"We don't meditate we just sit. We don't use a method because we don't wish to achieve anything. Methods are designed for attainments. We don't have any goal orientation. Zazen doesn't lead to enlightenment - Zazen ist enlightenment."
How can you speak with such people?
Speak to these people by being honest, and speaking of what your actual experience of practice is; not some idealistic pretty sounding philosophical crap. I would ask your friends, Oh really, you don't meditate, you just sit, why do you sit? Why do you really sit? Why do you practice? Keep asking till you get an answer that a Five-year-old would understand. Anything less doesn't yet get to the heart.
They speak of not wishing to attain something, not having any goal orientation. That's great, but is it true? Is it what they really experience? The fact that they want to "not wish to attain something" is itself an attainment. "Having no goal" is a goal. It they think they're really there, they're probably full of crap. If they truly realized no goal/no attainments, that they would right now drop off body and mind of self and other and see into their true nature.
The non-attainment, non-goal orientation of Soto Zen is a teaching style or upaya, the Sanskrit term meaning "skillfull means." These are the different ways of teaching different people. Soto is a school of Buddhism, of the Buddha dharma; the Buddha dharma is the way, the path to enlightenment. Even in Soto, the goal, the attainment is Enlightenment. Their means of teaching this, of realizing this is through letting go of the goal oriented, attainment oriented mind, this mind which seeks something outside of themselves.

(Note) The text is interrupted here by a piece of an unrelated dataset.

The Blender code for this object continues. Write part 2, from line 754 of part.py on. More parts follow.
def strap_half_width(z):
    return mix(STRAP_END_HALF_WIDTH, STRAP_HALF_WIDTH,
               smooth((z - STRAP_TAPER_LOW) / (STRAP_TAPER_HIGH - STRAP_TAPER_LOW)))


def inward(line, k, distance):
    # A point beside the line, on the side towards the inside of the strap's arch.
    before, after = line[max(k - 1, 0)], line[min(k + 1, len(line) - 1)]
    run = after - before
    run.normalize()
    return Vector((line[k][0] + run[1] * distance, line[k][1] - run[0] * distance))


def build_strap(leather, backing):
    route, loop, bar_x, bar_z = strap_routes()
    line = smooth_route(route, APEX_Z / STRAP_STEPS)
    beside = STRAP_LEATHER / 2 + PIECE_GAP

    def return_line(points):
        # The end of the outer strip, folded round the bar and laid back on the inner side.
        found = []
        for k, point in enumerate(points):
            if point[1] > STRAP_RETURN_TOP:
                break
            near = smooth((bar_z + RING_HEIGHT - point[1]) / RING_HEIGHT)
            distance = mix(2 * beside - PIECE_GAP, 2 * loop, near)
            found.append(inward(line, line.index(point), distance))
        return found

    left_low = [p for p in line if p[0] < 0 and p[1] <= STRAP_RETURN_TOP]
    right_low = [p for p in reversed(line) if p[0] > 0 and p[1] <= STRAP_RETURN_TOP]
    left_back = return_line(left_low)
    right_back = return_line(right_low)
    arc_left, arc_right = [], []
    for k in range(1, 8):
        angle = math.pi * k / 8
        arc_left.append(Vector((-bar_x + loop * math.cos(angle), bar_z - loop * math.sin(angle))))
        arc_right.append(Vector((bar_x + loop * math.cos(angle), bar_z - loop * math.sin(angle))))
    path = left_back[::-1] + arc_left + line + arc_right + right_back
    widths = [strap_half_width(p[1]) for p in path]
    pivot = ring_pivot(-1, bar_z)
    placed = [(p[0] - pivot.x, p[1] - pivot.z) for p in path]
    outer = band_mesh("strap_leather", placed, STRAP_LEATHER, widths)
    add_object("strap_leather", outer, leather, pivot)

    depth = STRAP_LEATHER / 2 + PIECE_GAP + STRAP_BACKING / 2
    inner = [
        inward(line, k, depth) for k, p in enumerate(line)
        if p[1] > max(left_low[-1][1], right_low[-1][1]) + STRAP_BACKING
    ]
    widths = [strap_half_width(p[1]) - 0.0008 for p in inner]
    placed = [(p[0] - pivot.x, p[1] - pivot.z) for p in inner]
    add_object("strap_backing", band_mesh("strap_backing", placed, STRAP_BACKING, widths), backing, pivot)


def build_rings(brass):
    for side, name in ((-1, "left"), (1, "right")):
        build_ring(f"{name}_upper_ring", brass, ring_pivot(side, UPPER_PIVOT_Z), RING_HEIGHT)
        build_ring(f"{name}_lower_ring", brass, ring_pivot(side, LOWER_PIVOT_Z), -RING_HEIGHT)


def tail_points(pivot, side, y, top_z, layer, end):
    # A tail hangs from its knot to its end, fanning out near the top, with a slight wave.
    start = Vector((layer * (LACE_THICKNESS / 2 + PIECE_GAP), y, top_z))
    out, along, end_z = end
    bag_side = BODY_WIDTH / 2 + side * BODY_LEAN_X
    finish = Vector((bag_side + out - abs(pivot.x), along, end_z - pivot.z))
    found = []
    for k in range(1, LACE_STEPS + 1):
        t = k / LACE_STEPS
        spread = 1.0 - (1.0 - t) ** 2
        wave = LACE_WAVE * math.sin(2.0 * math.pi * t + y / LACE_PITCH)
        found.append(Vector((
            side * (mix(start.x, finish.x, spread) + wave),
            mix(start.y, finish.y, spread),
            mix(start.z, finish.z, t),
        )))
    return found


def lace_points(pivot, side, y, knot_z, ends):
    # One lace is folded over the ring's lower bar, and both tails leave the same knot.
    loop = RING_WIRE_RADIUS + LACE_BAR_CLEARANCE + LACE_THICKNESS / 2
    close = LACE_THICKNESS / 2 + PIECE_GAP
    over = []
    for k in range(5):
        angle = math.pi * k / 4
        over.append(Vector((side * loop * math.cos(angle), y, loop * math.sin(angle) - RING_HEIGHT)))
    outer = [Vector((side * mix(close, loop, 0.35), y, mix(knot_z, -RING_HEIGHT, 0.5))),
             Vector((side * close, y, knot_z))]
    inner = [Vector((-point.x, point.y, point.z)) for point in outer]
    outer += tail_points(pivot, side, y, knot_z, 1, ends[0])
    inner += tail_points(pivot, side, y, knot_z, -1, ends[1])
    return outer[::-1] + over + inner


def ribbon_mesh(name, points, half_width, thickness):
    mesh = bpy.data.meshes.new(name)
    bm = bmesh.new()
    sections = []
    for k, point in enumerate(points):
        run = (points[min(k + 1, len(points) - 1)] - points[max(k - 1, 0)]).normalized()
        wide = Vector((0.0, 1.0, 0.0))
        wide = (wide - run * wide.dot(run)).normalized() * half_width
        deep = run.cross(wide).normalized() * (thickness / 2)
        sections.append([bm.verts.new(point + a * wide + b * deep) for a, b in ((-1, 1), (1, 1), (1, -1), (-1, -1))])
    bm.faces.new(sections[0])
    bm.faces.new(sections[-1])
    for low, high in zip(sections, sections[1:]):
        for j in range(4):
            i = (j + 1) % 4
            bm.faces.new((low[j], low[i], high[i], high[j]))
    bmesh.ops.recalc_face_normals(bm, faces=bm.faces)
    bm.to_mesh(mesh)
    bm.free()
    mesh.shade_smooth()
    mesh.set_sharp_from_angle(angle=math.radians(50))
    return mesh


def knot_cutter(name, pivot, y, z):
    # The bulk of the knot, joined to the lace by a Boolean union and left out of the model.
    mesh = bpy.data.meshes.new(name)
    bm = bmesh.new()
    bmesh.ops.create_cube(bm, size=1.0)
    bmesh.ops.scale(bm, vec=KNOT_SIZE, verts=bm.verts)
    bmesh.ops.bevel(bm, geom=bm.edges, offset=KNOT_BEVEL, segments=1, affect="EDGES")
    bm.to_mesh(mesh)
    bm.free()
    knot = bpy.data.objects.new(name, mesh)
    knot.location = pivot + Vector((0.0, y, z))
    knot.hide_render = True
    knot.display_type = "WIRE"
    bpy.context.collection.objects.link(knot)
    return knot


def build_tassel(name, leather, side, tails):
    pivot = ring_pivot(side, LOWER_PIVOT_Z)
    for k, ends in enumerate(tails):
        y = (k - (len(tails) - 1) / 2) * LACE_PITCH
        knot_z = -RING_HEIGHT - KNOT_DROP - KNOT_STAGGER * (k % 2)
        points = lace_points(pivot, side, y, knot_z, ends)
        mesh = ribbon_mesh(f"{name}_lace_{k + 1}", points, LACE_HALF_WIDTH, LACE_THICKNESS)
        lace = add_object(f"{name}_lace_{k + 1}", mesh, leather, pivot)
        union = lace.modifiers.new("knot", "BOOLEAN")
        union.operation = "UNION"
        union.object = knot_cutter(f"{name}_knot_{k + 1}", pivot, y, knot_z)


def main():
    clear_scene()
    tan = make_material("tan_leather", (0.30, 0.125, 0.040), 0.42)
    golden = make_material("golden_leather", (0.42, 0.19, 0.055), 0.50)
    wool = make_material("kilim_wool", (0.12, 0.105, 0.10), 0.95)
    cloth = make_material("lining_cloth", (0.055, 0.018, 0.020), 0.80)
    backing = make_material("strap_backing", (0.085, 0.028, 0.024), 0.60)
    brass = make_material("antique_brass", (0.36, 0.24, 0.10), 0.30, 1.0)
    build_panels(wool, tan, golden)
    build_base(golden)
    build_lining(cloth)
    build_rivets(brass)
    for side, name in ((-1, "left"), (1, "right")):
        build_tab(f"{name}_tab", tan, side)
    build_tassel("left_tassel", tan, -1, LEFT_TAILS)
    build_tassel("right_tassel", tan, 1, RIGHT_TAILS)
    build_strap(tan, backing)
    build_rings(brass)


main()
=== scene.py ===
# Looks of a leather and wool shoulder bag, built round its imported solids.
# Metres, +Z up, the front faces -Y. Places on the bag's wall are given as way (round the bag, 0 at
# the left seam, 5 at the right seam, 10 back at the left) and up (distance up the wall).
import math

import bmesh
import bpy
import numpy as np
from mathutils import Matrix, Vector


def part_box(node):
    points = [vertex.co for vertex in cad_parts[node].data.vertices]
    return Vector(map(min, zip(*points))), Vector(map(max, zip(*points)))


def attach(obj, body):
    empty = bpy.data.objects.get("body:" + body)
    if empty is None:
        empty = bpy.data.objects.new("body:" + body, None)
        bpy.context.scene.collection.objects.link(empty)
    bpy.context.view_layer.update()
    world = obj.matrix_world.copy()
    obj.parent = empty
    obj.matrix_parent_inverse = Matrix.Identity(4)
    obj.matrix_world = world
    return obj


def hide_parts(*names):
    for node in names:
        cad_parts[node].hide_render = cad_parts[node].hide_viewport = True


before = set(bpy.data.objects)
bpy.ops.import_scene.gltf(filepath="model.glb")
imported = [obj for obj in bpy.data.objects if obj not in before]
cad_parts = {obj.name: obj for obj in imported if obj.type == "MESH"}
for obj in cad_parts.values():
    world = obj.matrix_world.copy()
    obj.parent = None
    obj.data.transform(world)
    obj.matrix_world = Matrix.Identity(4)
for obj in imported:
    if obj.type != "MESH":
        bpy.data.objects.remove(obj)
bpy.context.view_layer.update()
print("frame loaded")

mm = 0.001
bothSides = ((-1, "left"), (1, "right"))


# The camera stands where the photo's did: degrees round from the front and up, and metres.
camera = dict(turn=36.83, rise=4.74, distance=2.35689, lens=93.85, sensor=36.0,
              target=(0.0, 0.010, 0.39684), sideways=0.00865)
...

Non-enlightenment talk comes from the Zen and the Mahayana tradition at large. In some schools of Buddhism only the realization of the Absolute is seen as what matters. This is seen from the Zen perspective as the "stink" of enlightenment, the "stink" of Zen. When this realization is embodied in everything one does, when the Absolute and the Relative are in perfect accord, then, no trace of enlightenment remains, and this traceless enlightenment which continues endlessly is what is spoken about in Zen, and the Soto school. Your friends seem to be using the words of the dharma to justify their own views and practices. This is why the eightfold path begins with Right View. To steer clear of this kind of confusion. The dharma can easily be used as a means of defending our prejudices and our attachments. This is among the reasons that working with a teacher is so important.

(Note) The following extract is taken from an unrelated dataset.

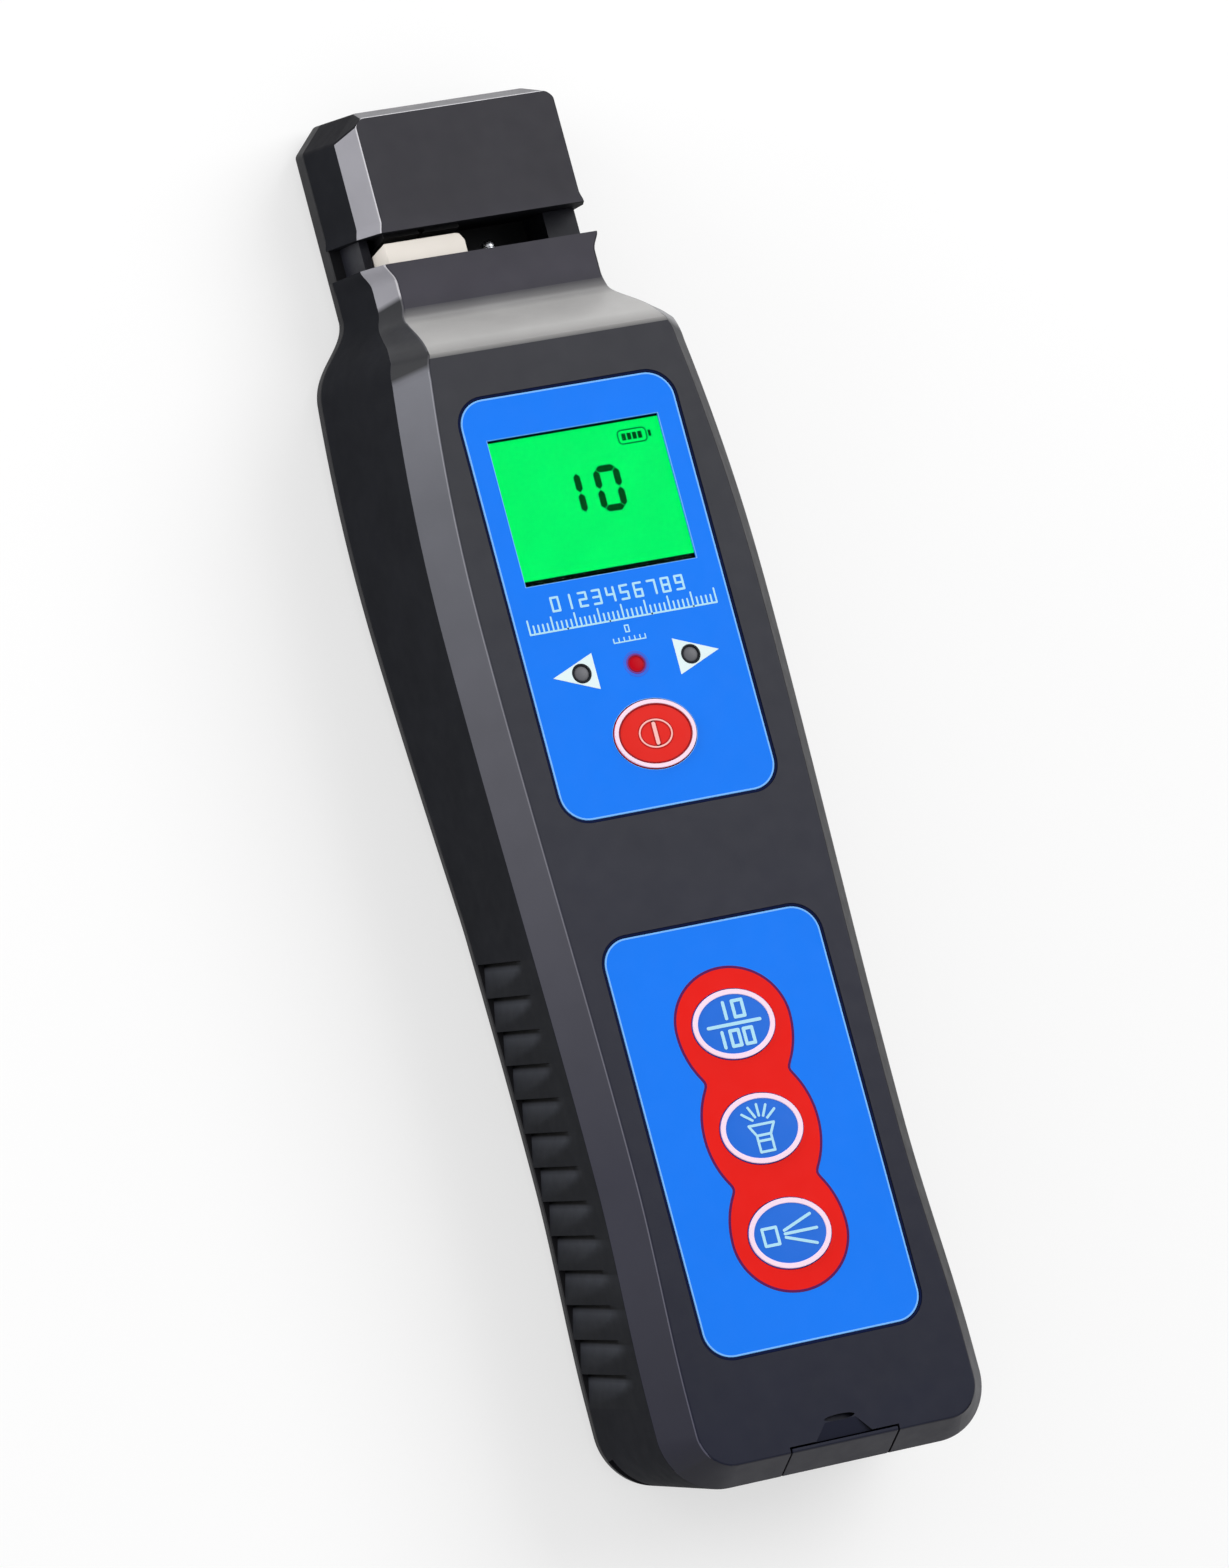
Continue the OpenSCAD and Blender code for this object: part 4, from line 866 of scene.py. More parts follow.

Back to the question of "Is Zazen Meditation?" The real question is, is that question important? If so, why is it important? If Zazen is meditation, what does that mean? Many masters have given Zazen, or Zen Meditation instructions. The word literally means "seated meditation." Does that make is meditation? If Zazen is not meditation, what does that mean? What are the implications of that view? My teacher Shugen once told me, "Whatever you do, don't think you know Zazen." His teacher Daido Roshi once taught "Whatever we are running away from, whatever we desire, whatever side we're falling into, we've got to see the other side as part of the process. When finally neither side gets in the way, that's when the golden body of the Buddha manifests of itself." How do we not get caught in Zazen is meditation, or is not meditation? The truth doesn't lie in either side. It doesn't lie in both sides. Where do you find yourself?